- [REQUIREMENTS] Copy out every line of the records where the string "parts" occurs.

- [DATASET ENTRIES]
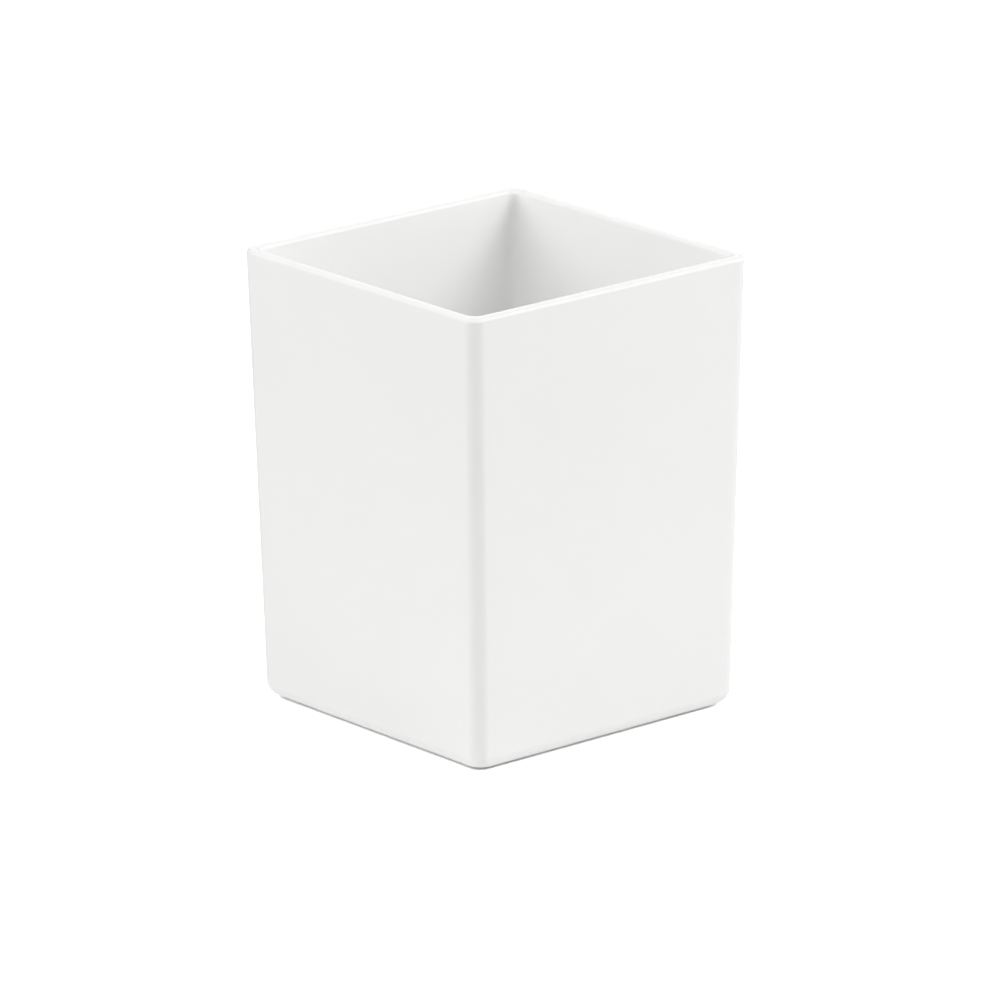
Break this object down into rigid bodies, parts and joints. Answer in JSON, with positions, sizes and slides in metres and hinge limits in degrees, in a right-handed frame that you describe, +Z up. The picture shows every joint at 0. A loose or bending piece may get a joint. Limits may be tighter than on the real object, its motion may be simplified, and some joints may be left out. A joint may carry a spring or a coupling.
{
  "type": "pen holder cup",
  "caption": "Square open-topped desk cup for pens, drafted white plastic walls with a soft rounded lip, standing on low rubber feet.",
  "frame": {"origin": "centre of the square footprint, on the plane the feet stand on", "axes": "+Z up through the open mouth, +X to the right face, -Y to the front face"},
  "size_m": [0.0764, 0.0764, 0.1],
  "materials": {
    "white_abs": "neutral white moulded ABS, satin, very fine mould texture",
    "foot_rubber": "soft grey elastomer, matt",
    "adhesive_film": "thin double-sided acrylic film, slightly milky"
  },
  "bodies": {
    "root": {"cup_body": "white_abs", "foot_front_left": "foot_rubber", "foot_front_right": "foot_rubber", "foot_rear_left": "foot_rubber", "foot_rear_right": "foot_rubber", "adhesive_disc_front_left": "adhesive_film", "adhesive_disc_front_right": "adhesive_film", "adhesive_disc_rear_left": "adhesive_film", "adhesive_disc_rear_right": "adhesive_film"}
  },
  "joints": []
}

...

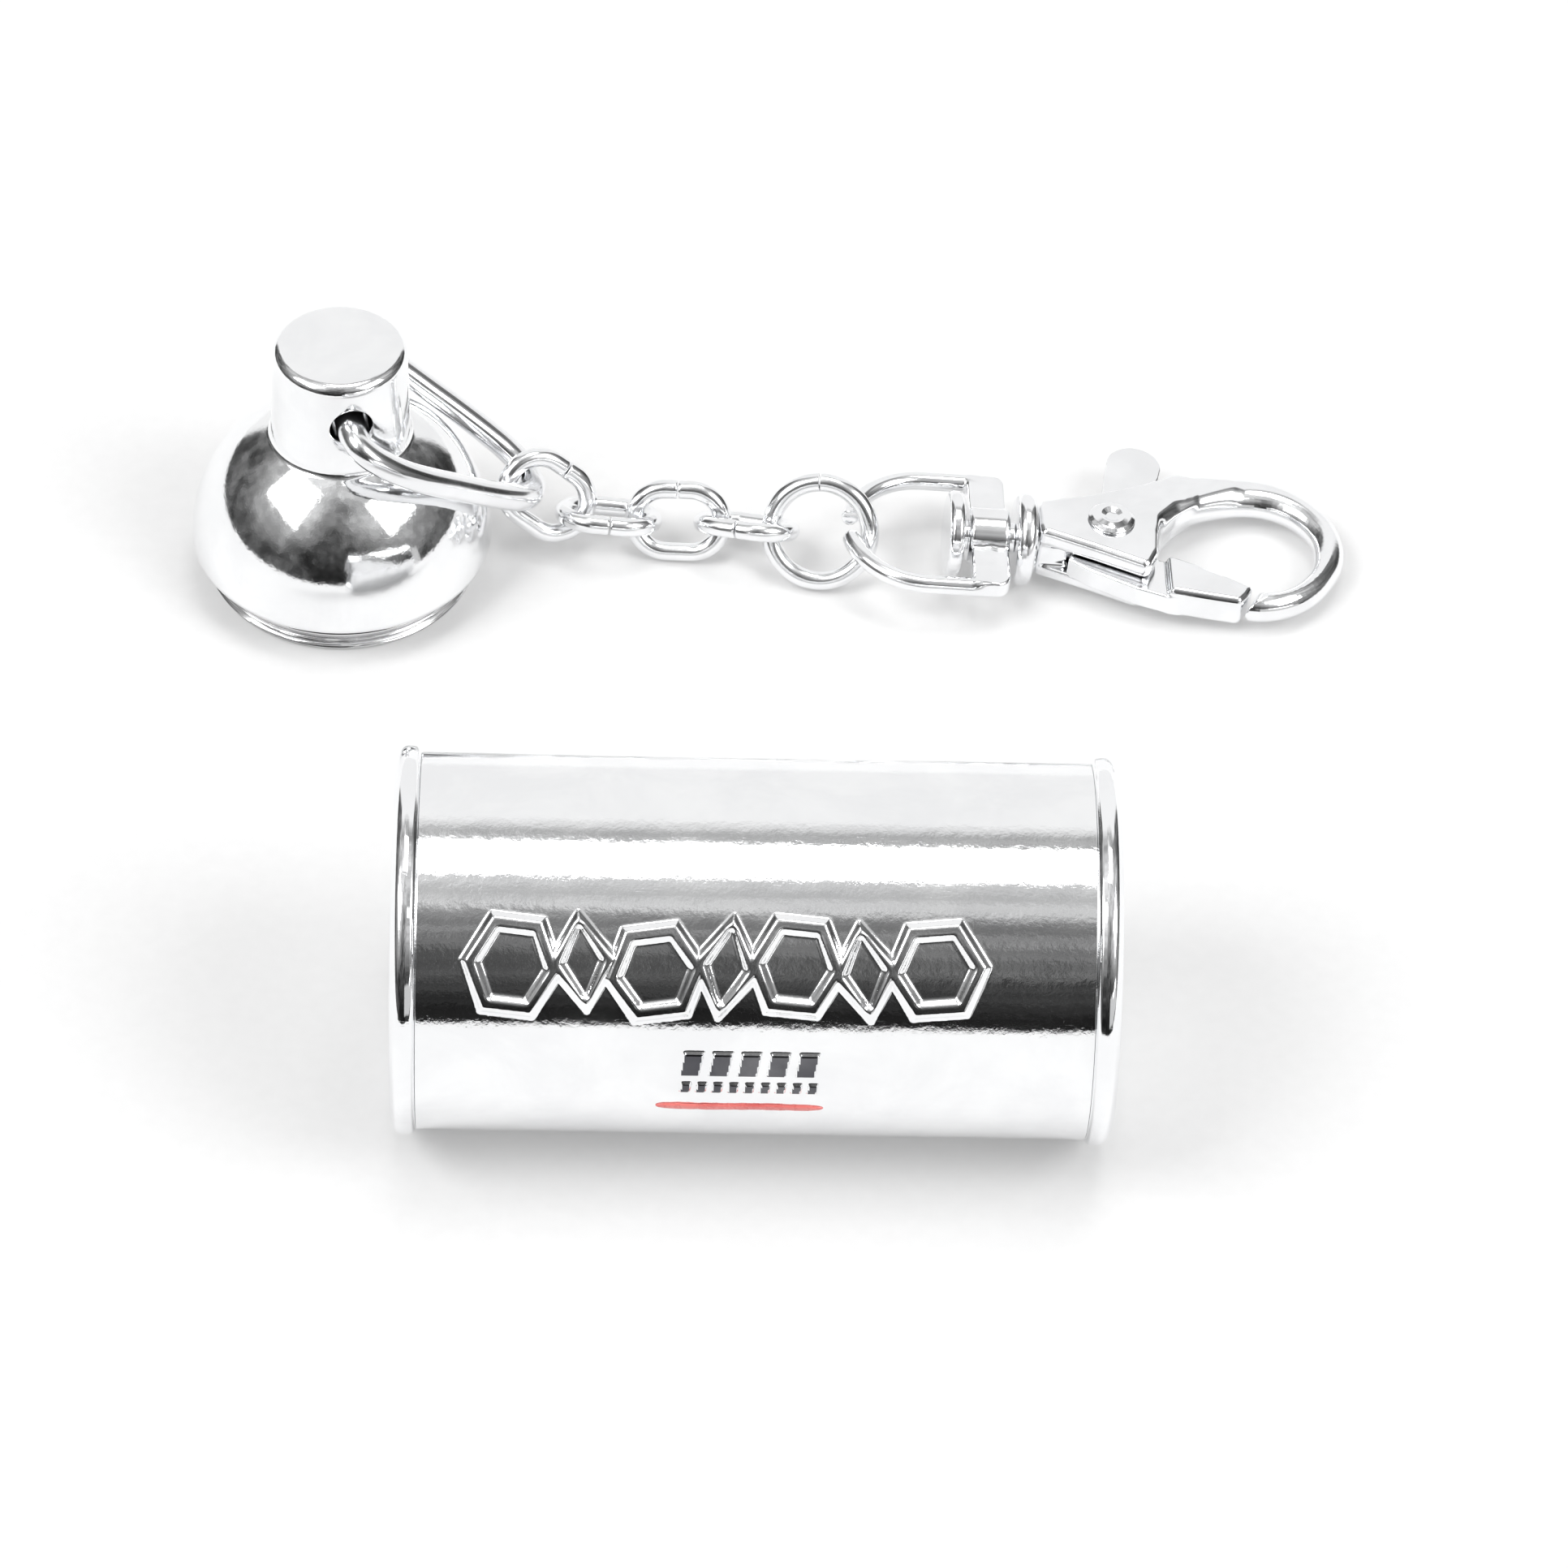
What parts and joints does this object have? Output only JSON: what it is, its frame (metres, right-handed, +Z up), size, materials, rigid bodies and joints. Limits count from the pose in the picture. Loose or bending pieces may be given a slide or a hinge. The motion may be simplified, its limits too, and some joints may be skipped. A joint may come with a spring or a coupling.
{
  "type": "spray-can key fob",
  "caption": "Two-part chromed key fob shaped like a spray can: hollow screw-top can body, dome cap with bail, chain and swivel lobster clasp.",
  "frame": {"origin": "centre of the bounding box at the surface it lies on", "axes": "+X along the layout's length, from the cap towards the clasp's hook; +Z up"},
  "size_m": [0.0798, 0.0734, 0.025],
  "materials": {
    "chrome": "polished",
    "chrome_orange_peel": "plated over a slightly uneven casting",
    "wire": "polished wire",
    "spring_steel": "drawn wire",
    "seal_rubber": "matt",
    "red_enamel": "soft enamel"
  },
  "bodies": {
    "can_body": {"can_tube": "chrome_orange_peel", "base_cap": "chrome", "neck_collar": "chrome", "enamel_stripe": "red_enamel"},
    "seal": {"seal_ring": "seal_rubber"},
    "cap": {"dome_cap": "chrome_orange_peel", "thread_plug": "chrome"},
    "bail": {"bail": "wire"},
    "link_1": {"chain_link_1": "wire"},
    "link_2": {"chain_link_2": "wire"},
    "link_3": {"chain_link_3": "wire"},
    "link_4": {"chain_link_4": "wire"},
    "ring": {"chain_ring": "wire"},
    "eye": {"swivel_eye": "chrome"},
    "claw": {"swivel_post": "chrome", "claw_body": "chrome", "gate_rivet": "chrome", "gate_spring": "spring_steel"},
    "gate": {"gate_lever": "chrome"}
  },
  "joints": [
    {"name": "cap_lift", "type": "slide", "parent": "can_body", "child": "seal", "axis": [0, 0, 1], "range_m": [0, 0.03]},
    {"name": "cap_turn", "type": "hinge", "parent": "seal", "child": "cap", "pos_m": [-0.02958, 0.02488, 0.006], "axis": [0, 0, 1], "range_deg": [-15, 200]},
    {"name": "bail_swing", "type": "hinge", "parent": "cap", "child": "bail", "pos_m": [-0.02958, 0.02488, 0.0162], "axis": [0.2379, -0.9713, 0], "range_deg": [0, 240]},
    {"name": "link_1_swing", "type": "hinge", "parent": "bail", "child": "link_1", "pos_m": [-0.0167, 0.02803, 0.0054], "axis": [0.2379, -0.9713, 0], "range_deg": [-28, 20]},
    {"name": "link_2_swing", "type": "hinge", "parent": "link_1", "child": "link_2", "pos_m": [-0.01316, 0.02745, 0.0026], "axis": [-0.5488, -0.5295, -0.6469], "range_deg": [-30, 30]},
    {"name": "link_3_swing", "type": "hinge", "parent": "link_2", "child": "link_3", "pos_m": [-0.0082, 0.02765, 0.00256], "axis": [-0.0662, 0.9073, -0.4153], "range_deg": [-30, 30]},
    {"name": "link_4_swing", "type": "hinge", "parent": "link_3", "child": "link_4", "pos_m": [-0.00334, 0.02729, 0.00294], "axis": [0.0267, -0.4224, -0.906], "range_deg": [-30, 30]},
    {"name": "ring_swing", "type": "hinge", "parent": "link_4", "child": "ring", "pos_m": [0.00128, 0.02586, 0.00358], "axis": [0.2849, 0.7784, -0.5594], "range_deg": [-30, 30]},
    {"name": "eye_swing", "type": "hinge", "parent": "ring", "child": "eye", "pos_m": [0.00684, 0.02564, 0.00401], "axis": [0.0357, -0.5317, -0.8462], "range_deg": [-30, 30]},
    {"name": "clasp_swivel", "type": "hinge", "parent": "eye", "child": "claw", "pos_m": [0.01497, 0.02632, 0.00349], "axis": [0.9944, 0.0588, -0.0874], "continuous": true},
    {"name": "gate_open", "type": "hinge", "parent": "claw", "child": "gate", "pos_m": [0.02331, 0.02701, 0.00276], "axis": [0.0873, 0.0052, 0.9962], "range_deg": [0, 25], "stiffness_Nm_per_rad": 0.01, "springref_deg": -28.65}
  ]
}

--

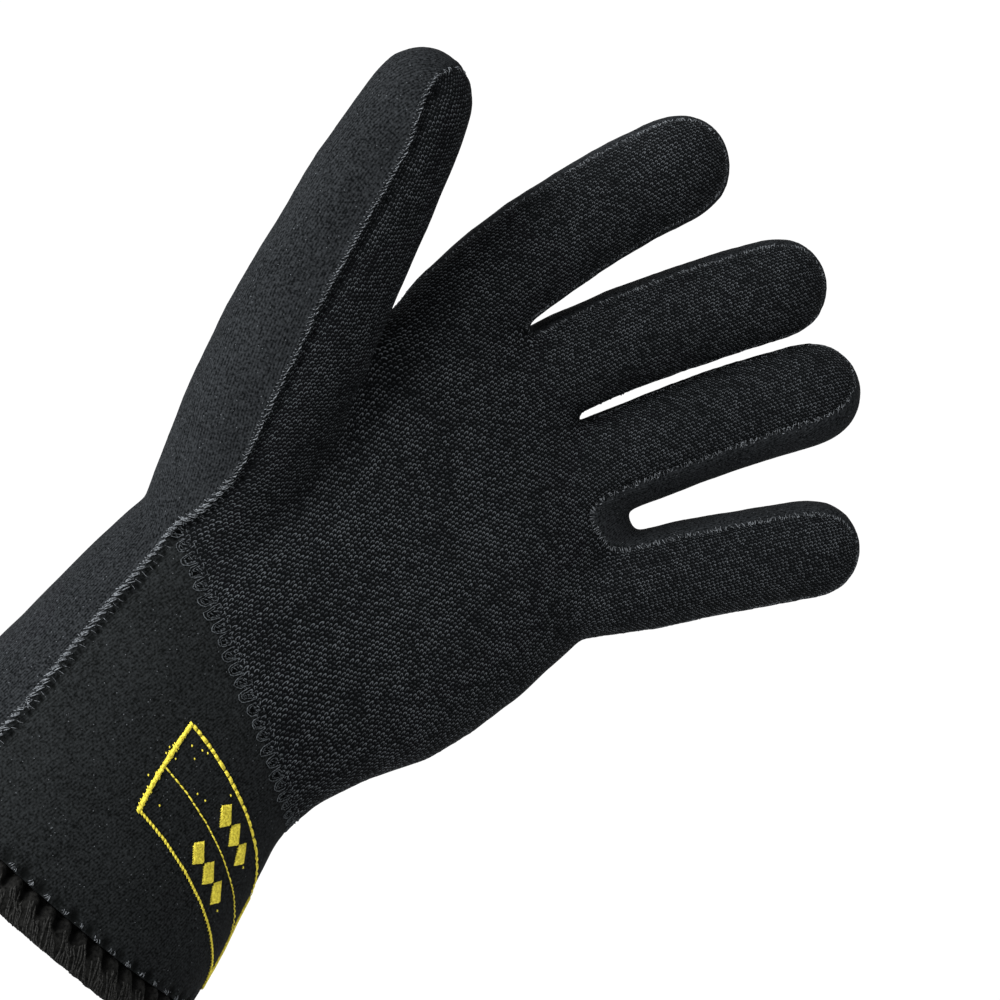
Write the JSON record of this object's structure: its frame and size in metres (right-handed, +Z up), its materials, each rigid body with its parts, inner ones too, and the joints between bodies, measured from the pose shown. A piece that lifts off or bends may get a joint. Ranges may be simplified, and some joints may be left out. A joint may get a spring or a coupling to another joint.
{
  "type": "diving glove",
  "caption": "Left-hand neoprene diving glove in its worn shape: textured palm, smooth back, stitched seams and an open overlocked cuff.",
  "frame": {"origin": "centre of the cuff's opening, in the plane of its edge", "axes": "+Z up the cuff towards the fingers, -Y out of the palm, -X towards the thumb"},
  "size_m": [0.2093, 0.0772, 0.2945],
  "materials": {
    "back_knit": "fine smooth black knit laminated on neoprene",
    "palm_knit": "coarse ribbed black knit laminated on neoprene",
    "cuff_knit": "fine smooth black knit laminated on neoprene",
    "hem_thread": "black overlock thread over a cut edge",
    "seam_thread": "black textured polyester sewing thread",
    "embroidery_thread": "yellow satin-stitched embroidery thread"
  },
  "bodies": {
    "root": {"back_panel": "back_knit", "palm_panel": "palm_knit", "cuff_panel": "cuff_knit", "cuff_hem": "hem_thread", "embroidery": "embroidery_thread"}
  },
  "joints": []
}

- [OUTPUT OF THE EXERCISE]
Break this object down into rigid bodies, parts and joints. Answer in JSON, with positions, sizes and slides in metres and hinge limits in degrees, in a right-handed frame that you describe, +Z up. The picture shows every joint at 0. A loose or bending piece may get a joint. Limits may be tighter than on the real object, its motion may be simplified, and some joints may be left out. A joint may carry a spring or a coupling.
What parts and joints does this object have? Output only JSON: what it is, its frame (metres, right-handed, +Z up), size, materials, rigid bodies and joints. Limits count from the pose in the picture. Loose or bending pieces may be given a slide or a hinge. The motion may be simplified, its limits too, and some joints may be skipped. A joint may come with a spring or a coupling.
Write the JSON record of this object's structure: its frame and size in metres (right-handed, +Z up), its materials, each rigid body with its parts, inner ones too, and the joints between bodies, measured from the pose shown. A piece that lifts off or bends may get a joint. Ranges may be simplified, and some joints may be left out. A joint may get a spring or a coupling to another joint.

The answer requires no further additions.